Like everything that involves love, our children made us happy beyond measure – and unhappy too – but never as miserable as the twenty-first century Neo-Patriarchy made us feel. It required us to be passive but ambitious, maternal but erotically energetic, self-sacrificing but fulfilled – we were to be Strong Modern Women while being subjected to all kinds of humiliations, both economic and domestic. If we felt guilty about everything most of the time, we were not sure what it was we had actually done wrong.

The chapter takes the form of a story, framed by a period when she was having a hard time and went to Majorca to try to get away from things. She presents her experiences, and the reader can work out what her political purpose might be. I’ve barely scratched the surface here, trying to say what it is about. It is packed full of stuff. Particularly striking is Levy’s use of language. Long-ago memories and remarks are rendered in achingly precise detail and injected with new meaning.

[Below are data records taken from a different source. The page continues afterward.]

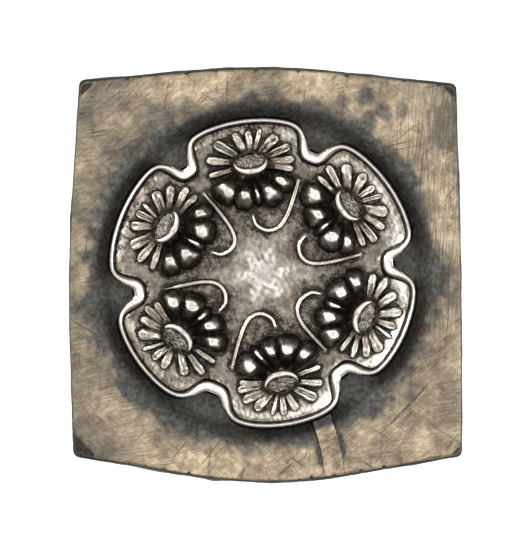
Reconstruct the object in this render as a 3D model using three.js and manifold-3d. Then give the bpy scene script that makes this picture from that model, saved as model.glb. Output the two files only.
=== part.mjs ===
// A steel stamping tool: a bow-sided die block that carries a six-lobed relief of six daisies.
// The relief is an insert. Its plate is let into a pocket in the block's hollow, and a screw from the base
// draws it down. The rim, the flowers and the stems are applied pieces that stand on the plate's ground.
// Millimetres. Z is up and the base rests on Z = 0. X is across the face and +Y runs towards its back edge.
import * as THREE from "three";
import { mergeVertices } from "three/addons/utils/BufferGeometryUtils.js";
import Module from "manifold-3d";

const wasm = await Module();
wasm.setup();

// ---------------------------------------------------------------- driving dimensions
// Die block
const BLOCK_WIDTH = 51;
const BLOCK_DEPTH = 54;
const BLOCK_HEIGHT = 35;
const BOW = { left: 0.9, right: 0.3, back: 1.9, front: 3.4 }; // how far each side swells past its corners
const BACK_PINCH = 0.4; // the back corners stand in, and the front ones out, by this much
const BACK_LEAN = 0.25; // the back side's left end stands back, and its right end forward, by this much
const CORNER_ROUND = 1.3;
// How far in along the face each corner has been knocked off, and how steeply the flat it left slopes down.
const CORNER_LOSS = { front_left: 2.9, front_right: 1.5, back_right: 1.7, back_left: 1.8 };
const CORNER_SLOPE = 40;
const BASE_EDGE = 1.0; // chamfer round the base
const BASE_INSET = 0.6; // the base stands in from the widest level by this much
const FACE_INSET = 0.15;
const FACE_EDGE = 0.35; // width of the bevel round the face
const FACE_EDGE_DROP = 1.1; // height of that bevel
const WIDEST_BELOW_FACE = 8;
// Hollow and pocket in the face
const HOLLOW_MARGIN = 2.7; // the hollow reaches this far out past the lobes
const HOLLOW_DEPTH = 1.2;
const POCKET_DEPTH = 1.0;
const FIT_GAP = 0.2; // clearance between pieces that fit in or beside each other
// A strip of metal left standing across the hollow: it leaves the relief at an angle round it and bends a little
// on its way to the front edge.
const STRIP = { half_width: 1.5, rise: 0.25, leaves_at: 292, bend: 0.35, end_x: 9.0, short_of_edge: 1.35 };
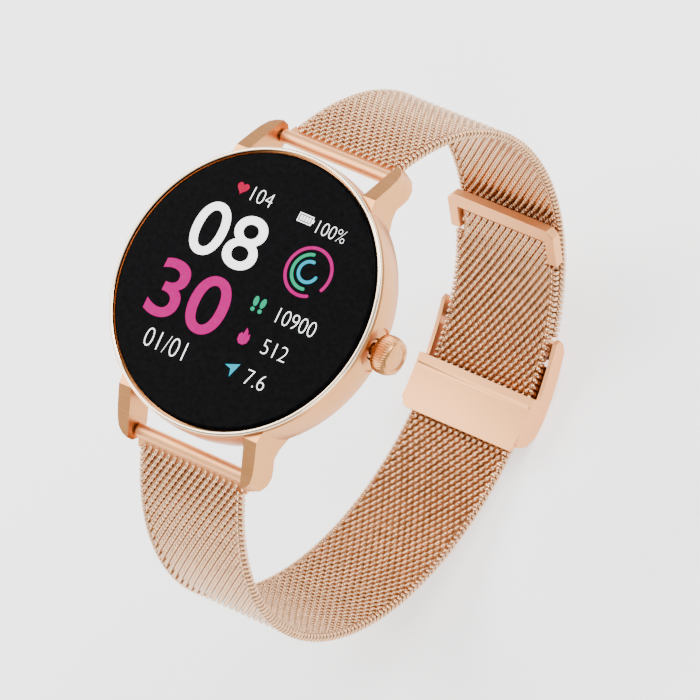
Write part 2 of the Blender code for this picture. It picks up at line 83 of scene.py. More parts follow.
# Strap loop, as in the CAD source
BAR_Y, BAR_Z = 23.25, 1.7
BAR_ANGLE = 37.0  # where the loop passes the spring bar
WEAVE_START = 1.25  # the first row sits against the tube on the spring bar
TUBE_RADIUS = 1.0
TUBE_BORE = 0.72
TUBE_HALF_WIDTH = 9.8
BORE_HALF = 10.8  # the cutter passes both ends of the tube
TUBE_STEPS = 40
BORE_STEPS = 32
TUBE_SMOOTHING = 30.0
TONGUE_LENGTH = 2.6
TONGUE_HALF = 0.25
LOOP_Z = -27.7
LOOP_HALF_WIDTH = 38.8
LOOP_TOP = 36.5
LOOP_BOTTOM = 36.4
LOOP_BOTTOM_OUTER = 38.6
FREE_END_Y = 14.0
FREE_END_RADIUS = 32.0
FREE_END_LENGTH = 24.2
ELLIPSE_STEPS = 600
FREE_END_STEPS = 160
UPPER_END_Y = 18.6
UPPER_FLEX = (76.0, 114.0)
LOWER_FLEX = (80.0, 124.0)
CAP_BACK = 2.6
CAP_LEGS = 7.0

# Woven wire
WIRE_RADIUS = 0.21
COIL_PITCH = 1.1
COIL_ROW = 0.9
EDGE_PITCH = COIL_ROW
COIL_REACH = 0.58
COIL_DEPTH = 0.54
COIL_HALF_WIDTH = 8.45
CAP_HALF_WIDTH = 7.5
POINTS_PER_TURN = 12
WIRE_SIDES = 6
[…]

The second part, ‘historical impulse’, goes back further. Levy tells stories from her time as a child living in South Africa, also evoking vivid, detailed scenes. Part three, ‘aesthetic enthusiasm’, jumps forward to her as a fifteen-year-old, living in London, going to greasy spoon cafés, and acting as if she were a writer. She speaks of her longing for escape:

It was very very urgent that I got out of my life. Inside the greasy spoon’s steamed up windows and haze of cigarette smoke, this sense of urgency accelerated. I had so little time. Time for what? I didn’t know but I was convinced there was another sort of life waiting for me (…)

She writes ‘England’ on paper napkins in the café and feels neither South African nor English; she deals with her parents’ separation and the arrival of a grumpy au pair. ‘Sheer egoism’, a shorter chapter, switches back to Majorca. Levy declares that rather than a room of her own, all a woman needs to write is “an extension lead and a variety of adaptors for Europe, Asia and Africa”.

I very much enjoyed Things I Don’t Want to Know, as is probably evident. The only flaw is that I wanted it to go on much longer. But it is so tightly crafted and enriched with detail, I could probably go back again and again and reap something new from it every time.